**What is expected:**
Reproduce the listing below without any change.

**Source data:**
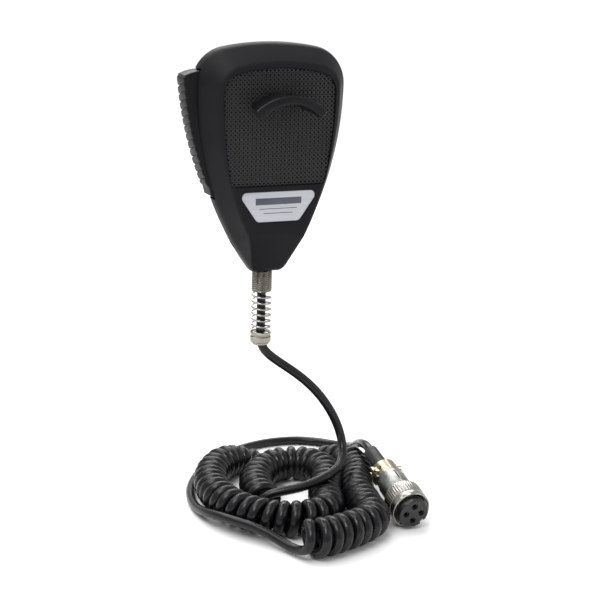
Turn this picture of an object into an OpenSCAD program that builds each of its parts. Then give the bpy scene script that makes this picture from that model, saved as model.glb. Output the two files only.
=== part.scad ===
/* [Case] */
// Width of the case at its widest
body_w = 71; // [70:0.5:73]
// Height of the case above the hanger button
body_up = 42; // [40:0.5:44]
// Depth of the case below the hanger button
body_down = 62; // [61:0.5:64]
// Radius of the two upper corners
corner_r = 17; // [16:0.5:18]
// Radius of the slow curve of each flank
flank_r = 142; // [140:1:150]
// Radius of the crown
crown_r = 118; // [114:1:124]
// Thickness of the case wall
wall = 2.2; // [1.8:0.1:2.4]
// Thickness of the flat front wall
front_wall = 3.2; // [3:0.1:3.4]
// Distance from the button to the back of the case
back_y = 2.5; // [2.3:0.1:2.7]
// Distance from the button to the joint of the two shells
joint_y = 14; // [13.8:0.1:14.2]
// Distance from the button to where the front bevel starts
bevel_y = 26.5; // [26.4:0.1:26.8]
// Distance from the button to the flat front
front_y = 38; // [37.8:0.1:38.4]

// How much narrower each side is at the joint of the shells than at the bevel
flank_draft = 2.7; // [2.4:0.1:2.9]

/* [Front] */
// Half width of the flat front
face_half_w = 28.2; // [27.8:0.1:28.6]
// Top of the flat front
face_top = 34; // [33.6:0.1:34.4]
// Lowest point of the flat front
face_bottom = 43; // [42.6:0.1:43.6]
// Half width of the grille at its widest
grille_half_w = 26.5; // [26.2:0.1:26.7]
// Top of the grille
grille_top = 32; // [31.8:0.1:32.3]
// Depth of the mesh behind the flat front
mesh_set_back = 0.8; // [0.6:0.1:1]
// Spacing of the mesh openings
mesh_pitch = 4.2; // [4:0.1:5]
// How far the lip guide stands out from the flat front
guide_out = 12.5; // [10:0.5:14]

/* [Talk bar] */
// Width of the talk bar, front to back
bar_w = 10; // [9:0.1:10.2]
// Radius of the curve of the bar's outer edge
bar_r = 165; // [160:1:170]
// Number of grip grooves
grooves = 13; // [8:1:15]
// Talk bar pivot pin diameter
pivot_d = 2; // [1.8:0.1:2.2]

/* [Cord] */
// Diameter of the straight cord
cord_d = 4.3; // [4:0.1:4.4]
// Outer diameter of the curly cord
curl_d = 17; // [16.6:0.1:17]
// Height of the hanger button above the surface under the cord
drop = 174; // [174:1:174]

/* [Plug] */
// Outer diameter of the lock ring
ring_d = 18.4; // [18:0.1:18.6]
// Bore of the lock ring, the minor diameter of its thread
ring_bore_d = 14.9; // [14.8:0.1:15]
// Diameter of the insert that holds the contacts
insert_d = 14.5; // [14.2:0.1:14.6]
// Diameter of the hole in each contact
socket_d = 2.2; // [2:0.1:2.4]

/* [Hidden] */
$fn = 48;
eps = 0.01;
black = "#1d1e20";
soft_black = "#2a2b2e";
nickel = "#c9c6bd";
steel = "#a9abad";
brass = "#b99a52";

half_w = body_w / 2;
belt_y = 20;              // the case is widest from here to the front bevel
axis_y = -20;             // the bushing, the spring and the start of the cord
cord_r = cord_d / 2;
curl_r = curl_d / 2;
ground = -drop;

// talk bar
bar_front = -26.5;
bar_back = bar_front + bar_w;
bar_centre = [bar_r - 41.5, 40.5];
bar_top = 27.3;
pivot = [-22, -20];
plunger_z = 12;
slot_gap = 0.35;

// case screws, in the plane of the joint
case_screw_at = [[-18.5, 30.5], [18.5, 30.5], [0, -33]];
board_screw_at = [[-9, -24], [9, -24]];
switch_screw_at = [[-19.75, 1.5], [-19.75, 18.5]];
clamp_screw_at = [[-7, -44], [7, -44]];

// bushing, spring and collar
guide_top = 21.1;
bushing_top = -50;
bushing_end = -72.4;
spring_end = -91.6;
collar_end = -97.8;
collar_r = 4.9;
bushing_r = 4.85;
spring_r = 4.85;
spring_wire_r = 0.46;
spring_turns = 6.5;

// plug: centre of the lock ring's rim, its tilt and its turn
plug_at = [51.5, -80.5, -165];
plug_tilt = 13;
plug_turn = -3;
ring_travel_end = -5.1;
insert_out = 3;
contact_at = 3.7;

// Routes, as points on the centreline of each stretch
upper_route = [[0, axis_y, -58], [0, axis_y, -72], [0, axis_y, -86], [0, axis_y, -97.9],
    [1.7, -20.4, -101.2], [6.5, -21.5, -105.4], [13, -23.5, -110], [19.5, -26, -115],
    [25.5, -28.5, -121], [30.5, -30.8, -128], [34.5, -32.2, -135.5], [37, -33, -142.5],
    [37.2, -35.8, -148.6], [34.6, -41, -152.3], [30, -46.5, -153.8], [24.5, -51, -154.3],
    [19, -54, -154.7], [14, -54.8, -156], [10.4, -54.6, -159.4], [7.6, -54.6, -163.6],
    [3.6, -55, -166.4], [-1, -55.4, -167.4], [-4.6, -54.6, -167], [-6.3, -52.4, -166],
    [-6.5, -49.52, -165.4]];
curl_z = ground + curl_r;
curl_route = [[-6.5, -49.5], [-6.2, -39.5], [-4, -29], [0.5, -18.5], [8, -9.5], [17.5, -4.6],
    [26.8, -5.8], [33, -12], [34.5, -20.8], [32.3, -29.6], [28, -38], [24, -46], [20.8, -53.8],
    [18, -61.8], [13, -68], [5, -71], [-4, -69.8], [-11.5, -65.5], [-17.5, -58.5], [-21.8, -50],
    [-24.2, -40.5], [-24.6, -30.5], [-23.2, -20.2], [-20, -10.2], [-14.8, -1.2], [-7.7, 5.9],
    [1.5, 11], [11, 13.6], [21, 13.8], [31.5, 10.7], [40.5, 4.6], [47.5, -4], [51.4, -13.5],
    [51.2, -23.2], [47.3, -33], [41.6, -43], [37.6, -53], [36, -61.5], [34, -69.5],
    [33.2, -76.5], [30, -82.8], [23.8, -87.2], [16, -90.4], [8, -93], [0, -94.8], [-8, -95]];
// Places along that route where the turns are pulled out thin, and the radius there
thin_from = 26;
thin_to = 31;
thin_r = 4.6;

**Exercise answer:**
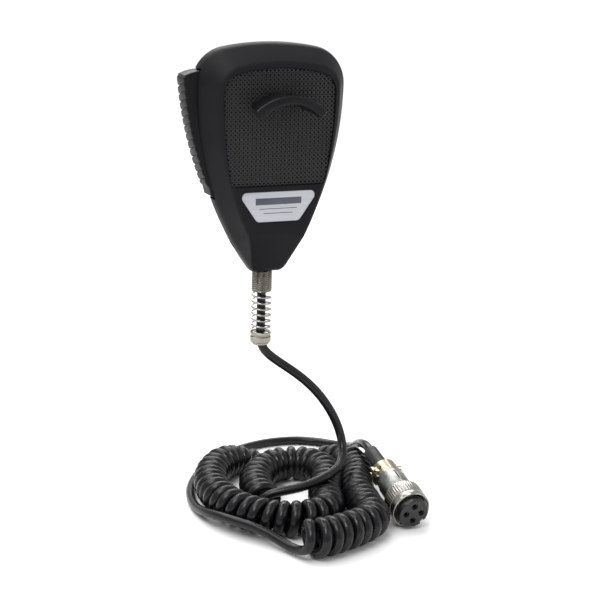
Turn this picture of an object into an OpenSCAD program that builds each of its parts. Then give the bpy scene script that makes this picture from that model, saved as model.glb. Output the two files only.
=== part.scad ===
/* [Case] */
// Width of the case at its widest
body_w = 71; // [70:0.5:73]
// Height of the case above the hanger button
body_up = 42; // [40:0.5:44]
// Depth of the case below the hanger button
body_down = 62; // [61:0.5:64]
// Radius of the two upper corners
corner_r = 17; // [16:0.5:18]
// Radius of the slow curve of each flank
flank_r = 142; // [140:1:150]
// Radius of the crown
crown_r = 118; // [114:1:124]
// Thickness of the case wall
wall = 2.2; // [1.8:0.1:2.4]
// Thickness of the flat front wall
front_wall = 3.2; // [3:0.1:3.4]
// Distance from the button to the back of the case
back_y = 2.5; // [2.3:0.1:2.7]
// Distance from the button to the joint of the two shells
joint_y = 14; // [13.8:0.1:14.2]
// Distance from the button to where the front bevel starts
bevel_y = 26.5; // [26.4:0.1:26.8]
// Distance from the button to the flat front
front_y = 38; // [37.8:0.1:38.4]

// How much narrower each side is at the joint of the shells than at the bevel
flank_draft = 2.7; // [2.4:0.1:2.9]

/* [Front] */
// Half width of the flat front
face_half_w = 28.2; // [27.8:0.1:28.6]
// Top of the flat front
face_top = 34; // [33.6:0.1:34.4]
// Lowest point of the flat front
face_bottom = 43; // [42.6:0.1:43.6]
// Half width of the grille at its widest
grille_half_w = 26.5; // [26.2:0.1:26.7]
// Top of the grille
grille_top = 32; // [31.8:0.1:32.3]
// Depth of the mesh behind the flat front
mesh_set_back = 0.8; // [0.6:0.1:1]
// Spacing of the mesh openings
mesh_pitch = 4.2; // [4:0.1:5]
// How far the lip guide stands out from the flat front
guide_out = 12.5; // [10:0.5:14]

/* [Talk bar] */
// Width of the talk bar, front to back
bar_w = 10; // [9:0.1:10.2]
// Radius of the curve of the bar's outer edge
bar_r = 165; // [160:1:170]
// Number of grip grooves
grooves = 13; // [8:1:15]
// Talk bar pivot pin diameter
pivot_d = 2; // [1.8:0.1:2.2]

/* [Cord] */
// Diameter of the straight cord
cord_d = 4.3; // [4:0.1:4.4]
// Outer diameter of the curly cord
curl_d = 17; // [16.6:0.1:17]
// Height of the hanger button above the surface under the cord
drop = 174; // [174:1:174]

/* [Plug] */
// Outer diameter of the lock ring
ring_d = 18.4; // [18:0.1:18.6]
// Bore of the lock ring, the minor diameter of its thread
ring_bore_d = 14.9; // [14.8:0.1:15]
// Diameter of the insert that holds the contacts
insert_d = 14.5; // [14.2:0.1:14.6]
// Diameter of the hole in each contact
socket_d = 2.2; // [2:0.1:2.4]

/* [Hidden] */
$fn = 48;
eps = 0.01;
black = "#1d1e20";
soft_black = "#2a2b2e";
nickel = "#c9c6bd";
steel = "#a9abad";
brass = "#b99a52";

half_w = body_w / 2;
belt_y = 20;              // the case is widest from here to the front bevel
axis_y = -20;             // the bushing, the spring and the start of the cord
cord_r = cord_d / 2;
curl_r = curl_d / 2;
ground = -drop;

// talk bar
bar_front = -26.5;
bar_back = bar_front + bar_w;
bar_centre = [bar_r - 41.5, 40.5];
bar_top = 27.3;
pivot = [-22, -20];
plunger_z = 12;
slot_gap = 0.35;

// case screws, in the plane of the joint
case_screw_at = [[-18.5, 30.5], [18.5, 30.5], [0, -33]];
board_screw_at = [[-9, -24], [9, -24]];
switch_screw_at = [[-19.75, 1.5], [-19.75, 18.5]];
clamp_screw_at = [[-7, -44], [7, -44]];

// bushing, spring and collar
guide_top = 21.1;
bushing_top = -50;
bushing_end = -72.4;
spring_end = -91.6;
collar_end = -97.8;
collar_r = 4.9;
bushing_r = 4.85;
spring_r = 4.85;
spring_wire_r = 0.46;
spring_turns = 6.5;

// plug: centre of the lock ring's rim, its tilt and its turn
plug_at = [51.5, -80.5, -165];
plug_tilt = 13;
plug_turn = -3;
ring_travel_end = -5.1;
insert_out = 3;
contact_at = 3.7;

// Routes, as points on the centreline of each stretch
upper_route = [[0, axis_y, -58], [0, axis_y, -72], [0, axis_y, -86], [0, axis_y, -97.9],
    [1.7, -20.4, -101.2], [6.5, -21.5, -105.4], [13, -23.5, -110], [19.5, -26, -115],
    [25.5, -28.5, -121], [30.5, -30.8, -128], [34.5, -32.2, -135.5], [37, -33, -142.5],
    [37.2, -35.8, -148.6], [34.6, -41, -152.3], [30, -46.5, -153.8], [24.5, -51, -154.3],
    [19, -54, -154.7], [14, -54.8, -156], [10.4, -54.6, -159.4], [7.6, -54.6, -163.6],
    [3.6, -55, -166.4], [-1, -55.4, -167.4], [-4.6, -54.6, -167], [-6.3, -52.4, -166],
    [-6.5, -49.52, -165.4]];
curl_z = ground + curl_r;
curl_route = [[-6.5, -49.5], [-6.2, -39.5], [-4, -29], [0.5, -18.5], [8, -9.5], [17.5, -4.6],
    [26.8, -5.8], [33, -12], [34.5, -20.8], [32.3, -29.6], [28, -38], [24, -46], [20.8, -53.8],
    [18, -61.8], [13, -68], [5, -71], [-4, -69.8], [-11.5, -65.5], [-17.5, -58.5], [-21.8, -50],
    [-24.2, -40.5], [-24.6, -30.5], [-23.2, -20.2], [-20, -10.2], [-14.8, -1.2], [-7.7, 5.9],
    [1.5, 11], [11, 13.6], [21, 13.8], [31.5, 10.7], [40.5, 4.6], [47.5, -4], [51.4, -13.5],
    [51.2, -23.2], [47.3, -33], [41.6, -43], [37.6, -53], [36, -61.5], [34, -69.5],
    [33.2, -76.5], [30, -82.8], [23.8, -87.2], [16, -90.4], [8, -93], [0, -94.8], [-8, -95]];
// Places along that route where the turns are pulled out thin, and the radius there
thin_from = 26;
thin_to = 31;
thin_r = 4.6;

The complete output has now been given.